Given two numbers represented as strings, return multiplication of the numbers as a string.
Note: e numbers can be arbitrarily large and are non-negative.
#include<iostream>
#include<string>
using namespace std;
string MultiplyString(string s1, string s2)//不考慮非法輸入了。。

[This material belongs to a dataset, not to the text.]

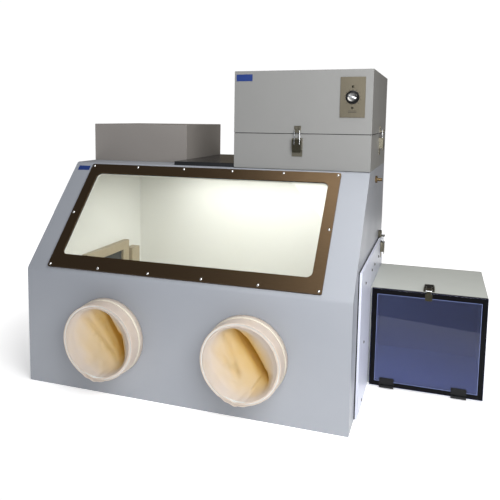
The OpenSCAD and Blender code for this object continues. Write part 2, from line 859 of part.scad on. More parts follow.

。
{
int punctindex1 = 0;
int punctindex2 = 0;
int index = 0;
for (string::iterator it = s1.begin(); it != s1.end(); ++it, index++)
{
if (*it == '.')
{
s1.erase(it);
punctindex1 = index;
break;
}
}
index = 0;
for (string::iterator it = s2.begin(); it != s2.end(); ++it, index++)
{
if (*it == '.')
{
s2.erase(it);
punctindex2 = index;
break;
}
}
int len1 = s1.size();
int len2 = s2.size();
int *p = new int[len1 + len2 + 1];
for (int i = 0; i <= len1 + len2; i++) p[i] = 0;
for (int j = len2-1; j >= 0; j--)
{
int tmp2 = s2[j] - '0';
for (int i = len1-1; i >= 0; i--)
{
int tmp1 = s1[i] - '0';
p[i + j + 2] += tmp1*tmp2;
}
}
for (int i = len1 + len2; i >= 1; i--)
{
int pre = p[i] / 10;
p[i] = p[i] % 10;
p[i - 1] += pre;
}
//===
string res;
for (int i = 0; i <= len1 + len2; i++)
{
char tmp = p[i] + '0';
res.push_back(tmp);
//處理小數點情況
if ((punctindex1 != 0 && punctindex2 != 0) && i == punctindex1 + punctindex2 )//都有小數點
res.push_back('.');
if ((punctindex1 != 0 && punctindex2 == 0) && i == punctindex1 + len2)//S1有小數點
res.push_back('.');
if ((punctindex1 == 0 && punctindex2 != 0) && i == len1 + punctindex2)//S2有小數點
res.push_back('.');
}
if (res.find('.') == string::npos)
{
bool flag = true;
string result;
for (int i = 0; i < res.size(); i++)
{
if (res[i] == '0'&&flag)
continue;
flag = false;
result.push_back(res[i]);
}
return result;
}
else
{
bool flag = true;
int nonzerosindex = 0;
for (int i = 0; i < res.size(); )
{
if (res[i] == '0')
i++;
else
{
nonzerosindex = i; break;
}
}
int punctindex = res.find('.');
if (nonzerosindex < punctindex)
return res.substr(nonzerosindex, res.size() - nonzerosindex);
else
return res.substr(punctindex - 1, res.size() - punctindex + 1);
}
}
int main()
{
string s1 = "10.0003";
string s2 = "36.00036";
string res = MultiplyString(s1, s2);
cout << res << endl;
}